Une équipe administrative à l’écoute

Ce qui caractérise en outre Nancy, c’est son administration, très proche des étudiants. Une équipe de dix têtes bien faites à la parité toute gouvernementale. Lors de notre dernière rentrée solennelle, une ancienne déclara : “si vous avez un problème avec les services de Paris, demandez à Isabelle, ça marche toujours”. Isabelle est une des deux assistantes de direction, et dans ses messages, elle nous “remercie pour [n]otre attention” et nous “souhaite une bonne journée”, ce qui n’est jamais mauvais à prendre. Cachés dans de plus petits bureaux, nous avons Alexandra, celle que beaucoup ont rencontrée en premier lors de leur visite, et Ronald, chanteur d’opéra à ses heures gagnées (pardon du jeu de mots). Continuons dans ce couloir pour croiser un géant, Michael, un des tous premiers étudiants, maintenant chargé de cours et responsable des relations internationales, à un tel point qu’il nous quitte en avril pour le ministère fédéral allemand des affaires étrangères. Revenons sur nos pas pour saluer Monsieur Laval, directeur hyper-engagé pour la communauté étudiante, à toute heure du jour et surtout de la nuit, et à l’impressionnante panoplie de cravates.

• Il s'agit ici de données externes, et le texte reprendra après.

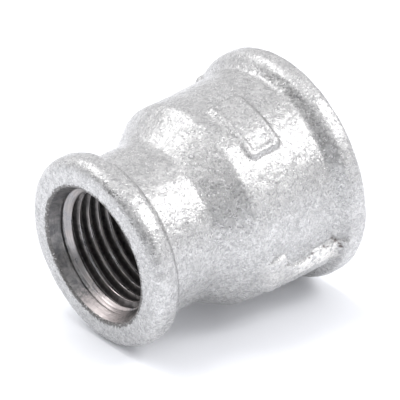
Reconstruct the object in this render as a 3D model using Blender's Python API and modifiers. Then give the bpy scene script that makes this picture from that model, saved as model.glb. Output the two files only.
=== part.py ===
"""A banded reducing socket for threaded pipe, 3/4 by 1/2: one galvanised malleable-iron casting.

The bore axis lies along X. The small end faces -X and the large end faces +X. The origin is on the
axis, halfway between the end faces, so the fitting lies on its side with Z up.

Sizes are in millimetres and become metres only in axis_point(). Along the axis, places are given as
the distance from the small end's face. Angles about the axis run from +Z, and are negative towards -Y.
"""

import math

import bmesh
import bpy
from mathutils import Matrix, Vector
from mathutils.geometry import interpolate_bezier

MM = 0.001
MERGE_DISTANCE = 0.00001      # metres: closes the turned seam
FACETS = 36                   # facets round the axis
CURVE_STEPS = 3               # straight pieces in each arc or curve of an outline

# The casting outside
LENGTH = 39.0                 # face to face, as the standard gives for this size
NECK_RADIUS = 13.25
SHOULDER_RADIUS = 16.8
BODY_RADIUS = 16.95           # where the body meets the large bead
NECK_START = 7.4
CONE_FOOT = 13.7              # where the cone's line meets the neck's line
CONE_FOOT_ROUND = 1.3         # how far the rounding reaches either way along the outline
SHOULDER_AT = 19.2            # where the cone's line meets the body's line
SHOULDER_ROUND = 1.2
BODY_END = 33.7

# The beads: the raised bands that stiffen each end
# Each has a crown radius, a round front corner, a flat crown, and a round back that turns down by sweep.
SMALL_BEAD = {"crown": 15.65, "corner": 2.0, "flat": 1.05, "back": 2.0, "sweep": math.radians(75)}
LARGE_BEAD = {"crown": 19.05, "corner": 1.05, "flat": 1.1, "back": 1.85, "sweep": math.radians(50)}

# The cored and machined inside
PITCH = 25.4 / 14             # both threads have 14 turns to the inch
THREAD_DEPTH = 0.640327 * PITCH
FLANK = math.radians(27.5)    # half of the 55 degree thread angle
CREST_WIDTH = PITCH / 6
SMALL_MAJOR = 20.955 / 2      # parallel pipe thread, size 1/2
LARGE_MAJOR = 26.441 / 2      # parallel pipe thread, size 3/4
SMALL_MINOR = SMALL_MAJOR - THREAD_DEPTH
LARGE_MINOR = LARGE_MAJOR - THREAD_DEPTH
RECESS_DEPTH = 2.55           # plain lead-in at each mouth
RECESS_OVER = 0.65            # how far the recess mouth stands outside the thread's major radius
RECESS_TAPER = 0.98
EDGE_BREAK = 0.25
CHAMBER_SMALL = SMALL_MAJOR + 0.42
CHAMBER_LARGE = LARGE_MAJOR + 0.38
THREAD_TURNS = 7              # full turns of thread behind each recess
CHAMBER_STEP = (17.2, 18.0, 20.4, 22.0)

# The taps' starts: distance from the small end's face, and length in turns
SMALL_TAP = {"start": 0.08, "turns": 9.5}
LARGE_TAP = {"start": 21.2, "turns": 10.0}
TAP_BELOW_BORE = 0.35         # how far the cutter's back lies inside the bore
TAP_SHOULDER = 0.05

# Two longitudinal ribs for the wrench, opposite each other, and a plain raised pad
RIB_ANGLES = (math.radians(-118), math.radians(62))
RIB_WIDTH = math.radians(21)
RIB_HEIGHT = 0.85
RIB_START = 19.6
RIB_RAMP = 2.6
RIB_END = 36.0
RIB_HEEL = 0.8                # how far the rib's buried heel reaches back from its start
RIB_SUNK = 0.6                # how deep the heel's top lies under the body
RIB_ROOT = 15.2               # radius of the buried roots of the ribs and the pad
PAD_ANGLE = math.radians(-26)
PAD_WIDTH = math.radians(38)
PAD_CENTRE = 25.4
PAD_LENGTH = 6.4
PAD_HEIGHT = 0.45
PAD_SLOPE = 0.3               # how far the pad's ends lean in

ZINC = (0.72, 0.73, 0.74, 1.0)


def axis_point(along, radius):
    """A point of an outline before it is turned: local Z is the bore axis and local X the radius."""
    return Vector((radius * MM, 0.0, (along - LENGTH / 2) * MM))


def arc(centre, radius, start, end):
    """Points round a circle in (along, radius) terms: angle 0 points along the axis, 90 degrees out."""
    steps = [start + (end - start) * k / CURVE_STEPS for k in range(CURVE_STEPS + 1)]
    return [(centre[0] + radius * math.cos(a), centre[1] + radius * math.sin(a)) for a in steps]


def curve(start, start_handle, end_handle, end):
    """Points along a Bezier curve in (along, radius) terms, without its two ends."""
    corners = [Vector((*p, 0.0)) for p in (start, start_handle, end_handle, end)]
    points = interpolate_bezier(*corners, CURVE_STEPS + 1)
    return [(p.x, p.y) for p in points[1:-1]]


def bead(sizes):
    """A bead from its flat face at 0 to the end of its round back."""
    crown, corner, back = sizes["crown"], sizes["corner"], sizes["back"]
    front = arc((corner, crown - corner), corner, math.pi, math.pi / 2)
    inner = arc((corner + sizes["flat"], crown - back), back, math.pi / 2, math.pi / 2 - sizes["sweep"])
    return front + inner


def body_radius(along):
    """The body's slight taper, from the shoulder to the large bead."""
    share = (along - SHOULDER_AT) / (BODY_END - SHOULDER_AT)
    return SHOULDER_RADIUS + (BODY_RADIUS - SHOULDER_RADIUS) * share


def hollow(bead_end, sweep, wall_end):
    """The hollow from a bead's flank, which goes straight on down, to the wall, without its two ends."""
    along = math.copysign((bead_end[1] - wall_end[1]) / math.tan(sweep), wall_end[0] - bead_end[0])
    corner = (bead_end[0] + along, wall_end[1])
    return curve(bead_end, corner, corner, wall_end)


def towards(start, end, distance):
    """The point at a distance from start on the line to end, in (along, radius) terms."""
    length = math.hypot(end[0] - start[0], end[1] - start[1])
    return tuple(a + (b - a) * distance / length for a, b in zip(start, end))


def rounded(before, corner, after, reach):
    """A rounding of the corner between two straight lines, from reach before it to reach after it."""
    first, last = towards(corner, before, reach), towards(corner, after, reach)
    return [first, *curve(first, corner, corner, last), last]


def outer_outline():
    """The casting's outside from the small face to the large face."""
    small = bead(SMALL_BEAD)
    large = [(LENGTH - a, r) for a, r in reversed(bead(LARGE_BEAD))]
    neck = (NECK_START, NECK_RADIUS)
    cone_foot = (CONE_FOOT, NECK_RADIUS)
    shoulder = (SHOULDER_AT, SHOULDER_RADIUS)
    body_end = (BODY_END, BODY_RADIUS)
    return (
        small
        + hollow(small[-1], SMALL_BEAD["sweep"], neck)
        + [neck]
        + rounded(neck, cone_foot, shoulder, CONE_FOOT_ROUND)
        + rounded(cone_foot, shoulder, body_end, SHOULDER_ROUND)
        + [body_end]
        + hollow(large[0], LARGE_BEAD["sweep"], body_end)[::-1]
        + large
    )


def mouth(major, minor):
    """The edge break, the plain recess and the chamfer that leads into a thread, from the face inwards."""
    rim = major + RECESS_OVER
    floor = rim - RECESS_TAPER
    return [
        (0.0, rim + EDGE_BREAK),
        (EDGE_BREAK, rim),
        (RECESS_DEPTH, floor),
        (RECESS_DEPTH + floor - minor, minor),
    ]


def inner_outline():
    """The inside from the small face to the large face, before the threads are cut."""
    step_in, small_end, large_start, step_out = CHAMBER_STEP
    small_mouth = mouth(SMALL_MAJOR, SMALL_MINOR)
    large_mouth = [(LENGTH - a, r) for a, r in reversed(mouth(LARGE_MAJOR, LARGE_MINOR))]
    thread = THREAD_TURNS * PITCH
    return (
        small_mouth
        + [(small_mouth[-1][0] + thread, SMALL_MINOR), (step_in, CHAMBER_SMALL), (small_end, CHAMBER_SMALL)]
        + [(large_start, CHAMBER_LARGE), (step_out, CHAMBER_LARGE), (large_mouth[0][0] - thread, LARGE_MINOR)]
        + large_mouth
    )


def rib_outline():
    """A rib's side view: it ramps up from the shoulder and runs into the large bead."""
    top = BODY_RADIUS + RIB_HEIGHT
    heel = RIB_START - RIB_HEEL
    sunk = body_radius(RIB_START) - RIB_SUNK
    return [(heel, RIB_ROOT), (heel, sunk), (RIB_START + RIB_RAMP, top), (RIB_END, top),
            (RIB_END, RIB_ROOT)]


def pad_outline():
    """The raised pad's side view, with its edges drawn in a little towards the top."""
    low, high = PAD_CENTRE - PAD_LENGTH / 2, PAD_CENTRE + PAD_LENGTH / 2
    top = body_radius(PAD_CENTRE) + PAD_HEIGHT
    return [(low, RIB_ROOT), (low, top - PAD_HEIGHT), (low + PAD_SLOPE, top), (high - PAD_SLOPE, top),
            (high, top - PAD_HEIGHT), (high, RIB_ROOT)]


def groove_outline(start, major):
    """The tap's tooth: a V with a flat crest, on a parallel back that lies inside the bore."""
    minor = major - THREAD_DEPTH
    shoulder = minor - TAP_SHOULDER
    half_crest = CREST_WIDTH / 2
    half_base = half_crest + (major - shoulder) * math.tan(FLANK)
    back = minor - TAP_BELOW_BORE
    return [(start - half_base, back), (start - half_base, shoulder), (start - half_crest, major),
            (start + half_crest, major), (start + half_base, shoulder), (start + half_base, back)]


def spun_solid(name, outline, collection, first, turn, advance=0.0):
    """A closed solid: the outline swept about the axis by turn from first, advancing as it goes."""
    mesh = bpy.data.meshes.new(name)
    form = bmesh.new()
    corners = [form.verts.new(axis_point(*p)) for p in outline]
    face = form.faces.new(corners)
    steps = max(2, round(turn / (2 * math.pi) * FACETS))
    bmesh.ops.rotate(form, verts=corners, cent=(0, 0, 0), matrix=Matrix.Rotation(first, 3, "Z"))
    bmesh.ops.spin(
        form,
        geom=[face, *face.edges, *face.verts],
        cent=(0, 0, 0),
        axis=(0, 0, 1),
        dvec=(0, 0, advance * MM / steps),
        angle=turn,
        steps=steps,
        use_duplicate=False,
    )
    bmesh.ops.recalc_face_normals(form, faces=form.faces)
    form.to_mesh(mesh)
    form.free()
    solid = bpy.data.objects.new(name, mesh)
    collection.objects.link(solid)
    return solid


def hide_tool(tool):
    """Marks a cutter or an added form as a tool, which isn't a part itself."""
    tool.hide_render = True
    tool.display_type = "WIRE"


def combine(target, tool, operation):
    """Joins a tool's solid to the target, or cuts it away, with a Boolean modifier."""
    hide_tool(tool)
    change = target.modifiers.new(tool.name, "BOOLEAN")
    change.operation = operation
    change.object = tool
    change.solver = "EXACT"


def turned_casting(collection):
    """The casting as one closed outline turned about the axis."""
    loop = list(reversed(outer_outline())) + inner_outline()
    mesh = bpy.data.meshes.new("reducer_body")
    count = len(loop)
    edges = [(k, (k + 1) % count) for k in range(count)]
    mesh.from_pydata([axis_point(*p) for p in loop], edges, [])
    casting = bpy.data.objects.new("reducer_body", mesh)
    collection.objects.link(casting)
    turn = casting.modifiers.new("turn", "SCREW")
    turn.axis = "Z"
    turn.angle = 2 * math.pi
    turn.steps = FACETS
    turn.render_steps = FACETS
    turn.use_merge_vertices = True
    turn.merge_threshold = MERGE_DISTANCE
    return casting


def local_angle(angle):
    """An angle from +Z in the finished frame, as the sweep's own angle about local Z."""
    return math.pi - angle


def galvanised():
    """Hot-dip zinc on cast iron."""
    material = bpy.data.materials.new("galvanised_iron")
    material.use_nodes = True
    shader = material.node_tree.nodes["Principled BSDF"]
    shader.inputs["Base Color"].default_value = ZINC
    shader.inputs["Metallic"].default_value = 0.9
    shader.inputs["Roughness"].default_value = 0.42
    return material


def main():
    for thing in list(bpy.data.objects):
        bpy.data.objects.remove(thing)
    parts = bpy.data.collections.new("reducing_socket")
    tools = bpy.data.collections.new("tools")
    bpy.context.scene.collection.children.link(parts)
    bpy.context.scene.collection.children.link(tools)

    bore_axis = bpy.data.objects.new("bore_axis", None)
    bore_axis.rotation_euler = (0.0, math.pi / 2, 0.0)
    parts.objects.link(bore_axis)

    casting = turned_casting(parts)
    casting.data.materials.append(galvanised())
    half_facet = math.pi / FACETS
    for number, angle in enumerate(RIB_ANGLES, 1):
        first = local_angle(angle) - RIB_WIDTH / 2
        rib = spun_solid(f"rib_{number}", rib_outline(), tools, first, RIB_WIDTH)
        combine(casting, rib, "UNION")
    first = local_angle(PAD_ANGLE) - PAD_WIDTH / 2
    pad = spun_solid("pad", pad_outline(), tools, first, PAD_WIDTH)
    combine(casting, pad, "UNION")
    for name, tap, major in (("small_tap", SMALL_TAP, SMALL_MAJOR), ("large_tap", LARGE_TAP, LARGE_MAJOR)):
        outline = groove_outline(tap["start"], major)
        turn = 2 * math.pi * tap["turns"]
        advance = PITCH * tap["turns"]
        cutter = spun_solid(name, outline, tools, half_facet, turn, advance)
        combine(casting, cutter, "DIFFERENCE")

    for thing in [*parts.objects, *tools.objects]:
        if thing is not bore_axis:
            thing.parent = bore_axis
    casting.data.shade_smooth()


main()
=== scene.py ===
"""The looks of the galvanised reducing socket: its fine casting, its zinc and cut metal, and a studio.

Lengths below are in millimetres, and MM turns them into metres where objects are made.
Along the axis, a place is given as the distance s from the small end's face. Angles about the axis run
from +Z and are negative towards -Y, which is the side that the camera sees.
"""

import math

import bpy
import numpy as np
from mathutils import Matrix, Vector, noise


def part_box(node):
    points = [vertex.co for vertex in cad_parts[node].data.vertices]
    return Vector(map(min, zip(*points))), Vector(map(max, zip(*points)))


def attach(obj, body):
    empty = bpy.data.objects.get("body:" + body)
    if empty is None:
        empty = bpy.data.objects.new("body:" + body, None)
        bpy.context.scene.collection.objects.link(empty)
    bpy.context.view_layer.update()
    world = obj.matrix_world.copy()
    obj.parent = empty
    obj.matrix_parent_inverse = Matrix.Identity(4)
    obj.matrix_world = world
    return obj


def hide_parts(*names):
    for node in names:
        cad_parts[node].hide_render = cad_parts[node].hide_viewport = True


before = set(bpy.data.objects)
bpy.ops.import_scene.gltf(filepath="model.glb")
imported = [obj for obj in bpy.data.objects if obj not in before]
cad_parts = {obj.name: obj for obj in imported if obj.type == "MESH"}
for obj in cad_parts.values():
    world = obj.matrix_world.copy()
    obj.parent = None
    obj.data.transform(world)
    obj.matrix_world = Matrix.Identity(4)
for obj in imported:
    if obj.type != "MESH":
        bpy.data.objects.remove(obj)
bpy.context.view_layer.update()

MM = 0.001
CAD_NODE = "reducer_body"
low_corner, high_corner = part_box(CAD_NODE)
LENGTH = (high_corner.x - low_corner.x) / MM
LARGE_CROWN = high_corner.y / MM

# The casting's outline, as the frame has it
SMALL_CROWN = 15.65
NECK_RADIUS = 13.25
SHOULDER_RADIUS = 16.8
BODY_RADIUS = 16.95
NECK_START = 7.4
CONE_FOOT = 13.7
CONE_FOOT_ROUND = 1.3
SHOULDER_AT = 19.2
SHOULDER_ROUND = 1.2
BODY_END = 33.7
SMALL_BEAD = {"crown": SMALL_CROWN, "corner": 2.0, "flat": 1.05, "back": 2.0, "sweep": math.radians(75)}
LARGE_BEAD = {"crown": LARGE_CROWN, "corner": 1.05, "flat": 1.1, "back": 1.85, "sweep": math.radians(50)}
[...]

Mais qui voilà dans l’escalier, de retour de congé maternité ? Elsa, directrice adjointe et fondatrice du Bureau des élèves – le monde est petit. Pour ceux qui ne fréquentent pas sa classe, il est plus rare de croiser Martin, indispensable maillon néanmoins de la machine et surveillant de galop hors-pair : “oui, bon, les consignes, vous les connaissez”. Il occupe d’ailleurs un poste appartenant aujourd’hui à Bastienne Schulz, lectrice du DAAD et organisatrice de soirées-lecture. Mireille Fomenko, pour sa part, est bibliothécaire et responsable du suivi avec Paris : elle disposera l’an prochain de locaux entièrement rénovés et agrandis. Pour finir le tableau, deux sympathiques blagueurs, disponible et attentifs : Sébastien, responsable technique, informaticien, photographe, et webmaster est espagnol et en permanence recherché par tout le monde, à l’instar de Cyril, appariteur, ou plutôt régisseur, et en tout cas fumeur, qu’il convient de féliciter à nouveau pour la naissance récente de sa fille.

Une famille pour toujours

Les relations de toute la communauté sont régies par la confiance. Même avec l’administration, tout le monde se connaît par son prénom et peut alterner discussion politique et plaisanteries. Cette foi va en réalité si loin qu’il ne pose aucun problème de laisser son sac à main ouvert ou bien son MacBook Pro © allumé et posé dans le Forum, puis de revenir deux heures après, et de constater que, bien évidemment, il n’aura pas bougé, que personne n’y aura touché. Par ailleurs, le pilier essentiel de notre vie tourne autour des colocations, véritable base des cercles d’amis, qui ne demandent qu’à être élargis et à se croiser. Transmises de Sciences Potes nancéiens en Sciences Potes nancéiens depuis des années, elles sont si connues que l’on se donne rendez-vous au “123”, au “150”, au “Bloc”, au “Pentagone”, au “Jardin”, au “Couvent”, à la “Pension Stutzmann”, à la “Salpêt”, etc. pour soirées et dîners. Moins personnels selon certains mais tout aussi directs et efficaces, les rapports entre étudiants sont organisés sur de nombreux groupe Facebook, dont le principal peut accueillir des questions telles que “échange Freund 13 heures contre Friedmann 15 heures”, “j’ai perdu mes clefs hier soir, merci de les déposer chez Cyril” ou bien, la plus classique peut-être “qui a le numéro de X ?”. Véritablement, l’on se sent sur le campus comme à la maison, voire mieux, et certains passent leurs journées dans leur fauteuil favori ou devant le piano, qu’ils aient cours ou non.

Cette famille très soudée, en plus de fournir un grand nombre d’amis dès l’arrivée sur le campus de Paris pour la poursuite des études en Master, forme également un véritable réseaux d’anciens, automatiquement liés d’amitié avec les nouveaux, sans les connaître, parce que tous ont fait et font les mêmes expériences chaleureuses. Du lundi 14 janvier au mercredi 17 janvier 2013 dernier, les étudiants de deuxième année étaient en séjour d’études à Bruxelles et Luxembourg et ont pu constater, dans les rangs des lobbyistes de l’industrie ou de l’électricité, parmi les diplomates des Représentations permanentes française et allemande, au sein des militaires de l’OTAN ou à l’intérieur du département de la traduction et de l’interprétariat de la CJUE, que la présence de jeunes cadres passés par le cycle franco-allemand est impressionnante, et que tous en ont conservé, cela va sans dire, de fabuleux souvenirs.

Innovation pédagogique, effervescence intellectuelle, bouillonnement des projets collectifs, amitiés sincères : voici comment résumer ce qu’est le campus européen franco-allemand de Nancy.